WRITTEN EXERCISE → Beginning with the first line below, please repeat the material exactly, ending with the line that includes "rim_ease = 1.5; // [0.5:0.25:3]".

DATA SECTION →
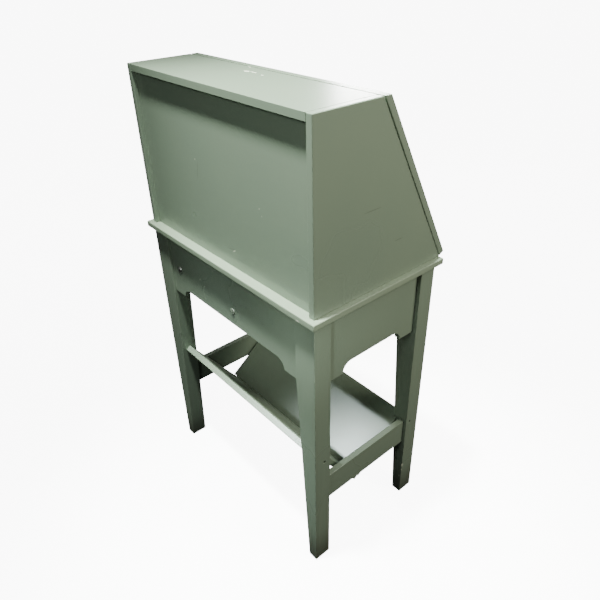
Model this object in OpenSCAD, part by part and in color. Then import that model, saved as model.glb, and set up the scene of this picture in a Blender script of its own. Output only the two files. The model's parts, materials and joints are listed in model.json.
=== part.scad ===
// Slant-front cabinet on a four-legged table base with a V-shaped book trough.
// The front faces -Y, the back faces +Y, and the floor is the plane Z = 0.
// The fall front hinges at its lower edge and opens level with the table top,
// where two pull-out lopers carry it.

/* [Table base] */
// Height of the table surface above the floor
table_h = 730; // [660:5:900]
// Width of the table top
table_w = 628; // [540:2:800]
// Depth of the table top, front to back
table_d = 382; // [330:2:480]
// Thickness of the table top
table_t = 15; // [13:0.5:22]
// How far the table top stands out past the legs and the cabinet
overhang = 12; // [8:0.5:20]
// Rounding chamfer along the rim of the table top
rim_ease = 1.5; // [0.5:0.25:3]

/* [Legs] */
// Width of a leg at the top, side to side
leg_w = 57; // [50:1:70]
// Width of a leg at the floor, side to side
leg_foot_w = 26.5; // [24:0.5:45]
// Depth of a leg, front to back
leg_d = 44.5; // [38:0.5:60]
// Chamfer round the foot of a leg
foot_ease = 2.5; // [1:0.5:6]

/* [Aprons] */
// Height of an apron between its brackets
apron_h = 142; // [110:1:170]
// Drop of the corner brackets below the apron, and the radius of their corner
bracket_drop = 24; // [10:1:35]
// Length of a corner bracket from the leg to its corner
bracket_len = 45; // [25:1:60]
// Thickness of an apron
apron_t = 15; // [12:0.5:18]
// Setback of the front and rear aprons from the legs' outer faces
apron_setback = 5.5; // [2:0.5:9]
// Setback of the side aprons from the legs' outer faces
side_apron_setback = 10; // [4:0.5:13]
// Thickness of every tenon
tenon_t = 8; // [5:0.5:10]
// Length of every tenon
tenon_len = 18; // [12:1:20]
// Height left above and below each tenon
tenon_shoulder = 12; // [6:1:18]

/* [Stretchers] */
// Height of the stretchers' lower edge above the floor
stretcher_z = 193; // [150:1:260]
// Height of a stretcher board
stretcher_h = 73; // [50:1:90]
// Thickness of a stretcher board
stretcher_t = 15; // [12:0.5:16]
// Setback of the stretchers from the legs' outer faces
stretcher_setback = 8.5; // [3:0.5:9]

/* [Book trough] */
// Slope of the front trough board, falling to the rear
trough_slope = 36.5; // [32:0.5:41]
// Distance of the trough's inner corner behind the middle of the base
trough_y = 12; // [4:1:20]
// Height of the trough's inner corner above the floor
trough_z = 158; // [140:1:190]
// Length of the front board's face, from the inner corner
trough_front_len = 201; // [196:1:214]
// Length of the rear board's face, from the inner corner
trough_rear_len = 242; // [230:1:256]
// How far the rear board runs on below the inner corner
trough_tail = 39; // [20:1:60]
// Thickness of both trough boards
trough_t = 15; // [12:0.5:18]
// Gap between the front trough board's ends and the stretchers
trough_end_gap = 8.5; // [2:0.5:12]

/* [Cabinet] */
// Height of the cabinet above the table surface
cab_h = 374; // [300:2:460]
// Depth of the cabinet's flat top
top_d = 163; // [130:1:200]
// Thickness of a side panel
side_t = 15; // [13:0.5:20]
// Thickness of the cabinet's top board
top_t = 15; // [13:0.5:20]
// Thickness of the back panel
back_t = 6; // [4:0.5:9]
// Recess of the back panel behind the sides' rear edges
back_recess = 10.5; // [4:0.5:16]
// Width and depth of the battens that hold the back panel
batten_t = 15; // [10:1:20]

/* [Fall front] */
// Thickness of the fall front
flap_t = 15; // [13:0.5:20]
// Gap between the closed fall front and the cabinet at the top
gap_top = 2.2; // [1:0.1:3]
// Gap between the closed fall front and the cabinet at the bottom
gap_bottom = 0.6; // [0.4:0.1:1]
// Distance of the hinge axis in front of the table's front edge
hinge_gap = 1.3; // [1:0.1:2]
// Distance of the fall front's lower edge from the hinge axis
flap_foot = 1.3; // [1:0.1:2]
// Distance of the knob from the hinge axis, along the fall front
knob_reach = 372; // [200:1:390]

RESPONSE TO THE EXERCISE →
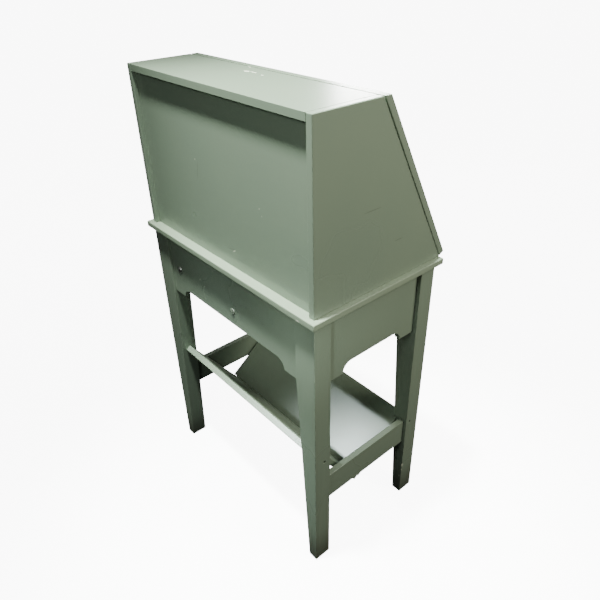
Model this object in OpenSCAD, part by part and in color. Then import that model, saved as model.glb, and set up the scene of this picture in a Blender script of its own. Output only the two files. The model's parts, materials and joints are listed in model.json.
=== part.scad ===
// Slant-front cabinet on a four-legged table base with a V-shaped book trough.
// The front faces -Y, the back faces +Y, and the floor is the plane Z = 0.
// The fall front hinges at its lower edge and opens level with the table top,
// where two pull-out lopers carry it.

/* [Table base] */
// Height of the table surface above the floor
table_h = 730; // [660:5:900]
// Width of the table top
table_w = 628; // [540:2:800]
// Depth of the table top, front to back
table_d = 382; // [330:2:480]
// Thickness of the table top
table_t = 15; // [13:0.5:22]
// How far the table top stands out past the legs and the cabinet
overhang = 12; // [8:0.5:20]
// Rounding chamfer along the rim of the table top
rim_ease = 1.5; // [0.5:0.25:3]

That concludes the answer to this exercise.